_Given task_. Copy exactly the lines from the one containing "ends = [[for" through the one containing "obj.parent = None", both included, and nothing else.

■ ■ ■

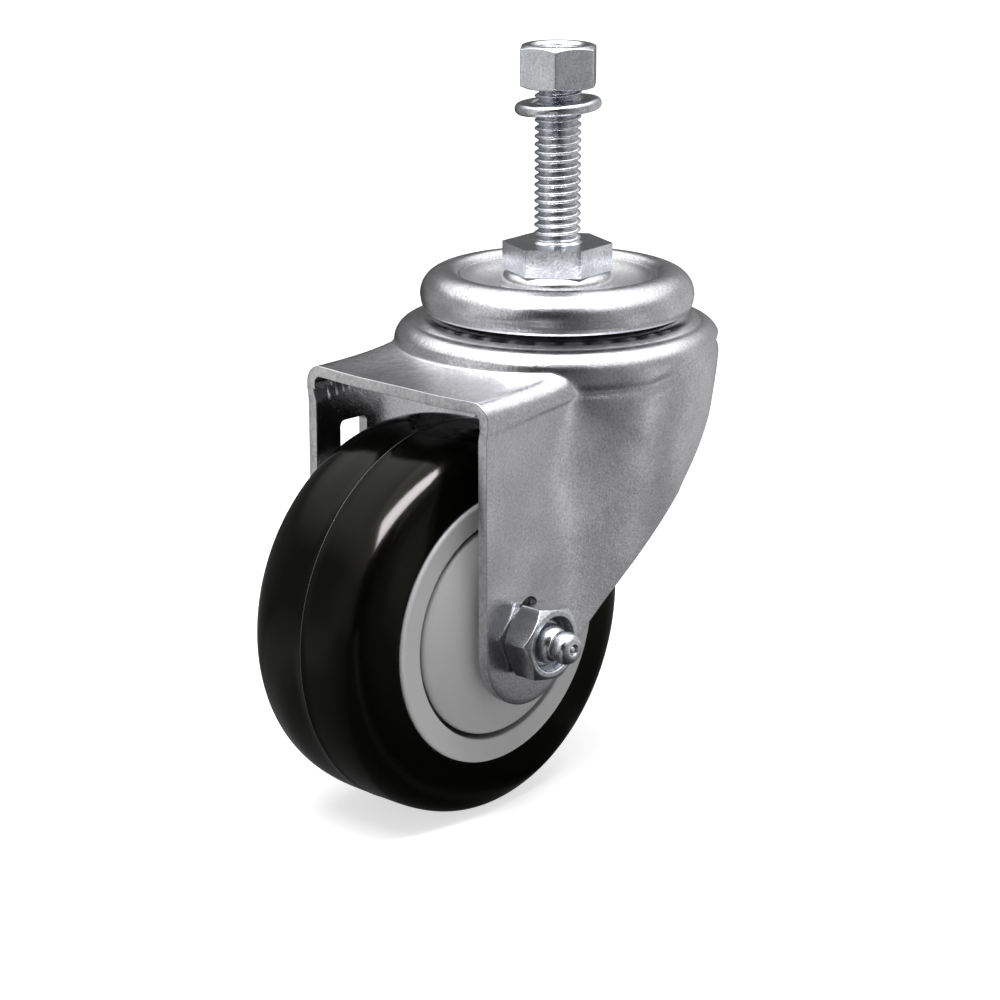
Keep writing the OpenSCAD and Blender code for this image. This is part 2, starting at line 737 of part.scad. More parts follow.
// Axle nut with the recess that leaves room for the grease fitting
module axle_nut() {
    bore = axle_r + shaft_play;
    color("gainsboro") onAxle() translate([0, 0, leg_y]) rotate([0, 0, axle_nut_turn]) difference() {
        chamferedHex(axle_nut_af, axle_nut_h);
        rotate_extrude() polygon([
            [0, -1], [bore, -1], [bore, axle_nut_h - axle_end_in], [nut_recess_d / 2, axle_nut_h],
            [nut_recess_d / 2, axle_nut_h + 1], [0, axle_nut_h + 1]
        ]);
    }
}

// Grease fitting screwed into the end of the axle bolt
module grease_fitting() {
    base = bolt_end;
    neck_z = base + fitting_shoulder_h;
    waist = neck_z + 0.3 * fitting_head_h;
    wide = neck_z + 0.5 * fitting_head_h;
    sr = fitting_shoulder_d / 2;
    color("gainsboro") onAxle() rotate_extrude() polygon(concat(
        [[duct_r, base - fitting_stub_len], [stub_r, base - fitting_stub_len], [stub_r, base], [sr, base]],
        bend([sr, base + 0.45 * fitting_shoulder_h], [sr, neck_z], [fitting_neck_d / 2, neck_z], 6),
        [[fitting_neck_d / 2, waist], [fitting_head_d / 2, wide], [fitting_head_d / 2, wide + 0.4]],
        [[fitting_tip_d / 2, fitting_tip], [0.75 * check_r, fitting_tip]],
        [[cavity_r, check_ball_y + 0.35 * check_r], [cavity_r, check_ball_y - spring_len - check_r]],
        [[duct_r, check_ball_y - spring_len - check_r - 0.2]]
    ));
}

// Check ball just inside the fitting's tip
module check_ball() {
    color("white") onAxle() translate([0, 0, check_ball_y]) sphere(r = check_r, $fn = 32);
}

// Spring behind the check ball
module check_spring() {
    coils = 4;
    steps = 12;
    sides = 8;
    coil_r = check_r - spring_wire;
    top = check_ball_y - check_r;
    count = coils * steps;
    rise = (spring_len - 2 * spring_wire) / count;
    ring = [for (i = [0:count], k = [0:sides - 1]) let (
        a = 360 * i / steps, b = 360 * k / sides, r = coil_r + spring_wire / 2 * cos(b))
        [r * cos(a), r * sin(a), top - spring_len + spring_wire + i * rise + spring_wire / 2 * sin(b)]];
    skin = [for (i = [0:count - 1], k = [0:sides - 1]) let (j = (k + 1) % sides)
        [i * sides + k, (i + 1) * sides + k, (i + 1) * sides + j, i * sides + j]];
    ends = [[for (k = [0:sides - 1]) k], [for (k = [sides - 1:-1:0]) count * sides + k]];
    color("silver") onAxle() polyhedron(points = ring, faces = concat(skin, ends), convexity = 8);
}

stem();
stem_nut();
lock_washer();
top_raceway();
lower_race();
upper_balls();
lower_balls();
fork();
tyre();
hub();
onAxle() bearingOuter();  // bearing_outer_near
onAxleFar() bearingOuter();  // bearing_outer_far
onAxle() bearingInner();  // bearing_inner_near
onAxleFar() bearingInner();  // bearing_inner_far
onAxle() bearingBalls();  // bearing_balls_near
onAxleFar() bearingBalls();  // bearing_balls_far
onAxle() bearingShield();  // bearing_shield_near
onAxleFar() bearingShield();  // bearing_shield_far
bearing_spacer();
axle_sleeve();
onAxle() threadGuard();  // thread_guard_near
onAxleFar() threadGuard();  // thread_guard_far
axle_bolt();
axle_nut();
grease_fitting();
check_ball();
check_spring();
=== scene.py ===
import json
import math

import bmesh
import bpy
import numpy as np
from mathutils import Matrix, Vector

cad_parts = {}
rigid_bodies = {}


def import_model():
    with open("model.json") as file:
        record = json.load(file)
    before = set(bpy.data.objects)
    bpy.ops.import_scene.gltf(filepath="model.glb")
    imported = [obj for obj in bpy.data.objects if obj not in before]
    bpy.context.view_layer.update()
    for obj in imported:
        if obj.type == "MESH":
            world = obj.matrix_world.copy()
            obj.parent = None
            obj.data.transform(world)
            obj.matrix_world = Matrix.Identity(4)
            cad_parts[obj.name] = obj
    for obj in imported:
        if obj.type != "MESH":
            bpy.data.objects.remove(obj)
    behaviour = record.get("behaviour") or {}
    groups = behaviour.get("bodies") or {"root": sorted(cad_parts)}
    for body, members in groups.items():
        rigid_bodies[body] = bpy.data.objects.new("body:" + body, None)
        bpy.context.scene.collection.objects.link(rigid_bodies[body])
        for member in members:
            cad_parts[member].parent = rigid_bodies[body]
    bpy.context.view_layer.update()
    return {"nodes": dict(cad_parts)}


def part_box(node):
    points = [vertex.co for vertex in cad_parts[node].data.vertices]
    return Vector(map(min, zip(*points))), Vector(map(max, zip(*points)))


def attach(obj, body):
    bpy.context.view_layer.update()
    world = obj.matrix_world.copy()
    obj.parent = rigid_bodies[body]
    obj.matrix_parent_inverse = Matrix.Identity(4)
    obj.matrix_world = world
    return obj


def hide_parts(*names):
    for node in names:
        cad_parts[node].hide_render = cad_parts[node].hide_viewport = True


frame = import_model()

mm = 0.001


# Shared helpers: shapes are worked out in millimetres, in the castor's own frame

def boxOf(node):
    low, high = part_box(node)
    return np.array(low) / mm, np.array(high) / mm


def newObject(name, data):
    made = bpy.data.objects.new(name, data)
    bpy.context.scene.collection.objects.link(made)
    return made


def newSolid(name, shape):  # its faces look outwards
    verts, faces = shape
    mesh = bpy.data.meshes.new(name)
    mesh.from_pydata([Vector(v) * mm for v in verts], [], faces)
    mesh.validate()
    bm = bmesh.new()
    bm.from_mesh(mesh)
    bmesh.ops.recalc_face_normals(bm, faces=bm.faces)
    bm.to_mesh(mesh)
    bm.free()
    return newObject(name, mesh)


def makePiece(name, shape, material, body, nodes, sharp=32):
    piece = newSolid(name, shape)
    for face in piece.data.polygons:
        face.use_smooth = True
    piece.data.set_sharp_from_angle(angle=math.radians(sharp))
    piece.data.materials.append(material)
    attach(piece, body)
    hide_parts(*nodes)
    return piece


def softenEdges(piece, width, angle=32, segments=2):
    bevel = piece.modifiers.new("softEdges", "BEVEL")
    bevel.width = width * mm
    bevel.segments = segments
    bevel.limit_method = "ANGLE"
    bevel.angle_limit = math.radians(angle)


def joined(*shapes):
    verts, faces = [], []
    for v, f in shapes:
        start = len(verts)
        verts += list(v)
        faces += [[start + i for i in face] for face in f]
    return verts, faces


def moved(shape, change):
    verts, faces = shape
    return [change(v) for v in verts], faces


def arc(centre, radius, start, end, steps):
    turns = [math.radians(start + (end - start) * i / steps) for i in range(steps + 1)]
    return [(centre[0] + radius * math.cos(a), centre[1] + radius * math.sin(a)) for a in turns]


def curve(a, b, c, steps):  # from a to c, pulled towards b
    points = []
    for i in range(steps + 1):
        t = i / steps
        points.append(tuple((1 - t) ** 2 * p + 2 * t * (1 - t) * q + t * t * r for p, q, r in zip(a, b, c)))
    return points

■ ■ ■

_Complete answer_.
    ends = [[for (k = [0:sides - 1]) k], [for (k = [sides - 1:-1:0]) count * sides + k]];
    color("silver") onAxle() polyhedron(points = ring, faces = concat(skin, ends), convexity = 8);
}

stem();
stem_nut();
lock_washer();
top_raceway();
lower_race();
upper_balls();
lower_balls();
fork();
tyre();
hub();
onAxle() bearingOuter();  // bearing_outer_near
onAxleFar() bearingOuter();  // bearing_outer_far
onAxle() bearingInner();  // bearing_inner_near
onAxleFar() bearingInner();  // bearing_inner_far
onAxle() bearingBalls();  // bearing_balls_near
onAxleFar() bearingBalls();  // bearing_balls_far
onAxle() bearingShield();  // bearing_shield_near
onAxleFar() bearingShield();  // bearing_shield_far
bearing_spacer();
axle_sleeve();
onAxle() threadGuard();  // thread_guard_near
onAxleFar() threadGuard();  // thread_guard_far
axle_bolt();
axle_nut();
grease_fitting();
check_ball();
check_spring();
=== scene.py ===
import json
import math

import bmesh
import bpy
import numpy as np
from mathutils import Matrix, Vector

cad_parts = {}
rigid_bodies = {}


def import_model():
    with open("model.json") as file:
        record = json.load(file)
    before = set(bpy.data.objects)
    bpy.ops.import_scene.gltf(filepath="model.glb")
    imported = [obj for obj in bpy.data.objects if obj not in before]
    bpy.context.view_layer.update()
    for obj in imported:
        if obj.type == "MESH":
            world = obj.matrix_world.copy()
            obj.parent = None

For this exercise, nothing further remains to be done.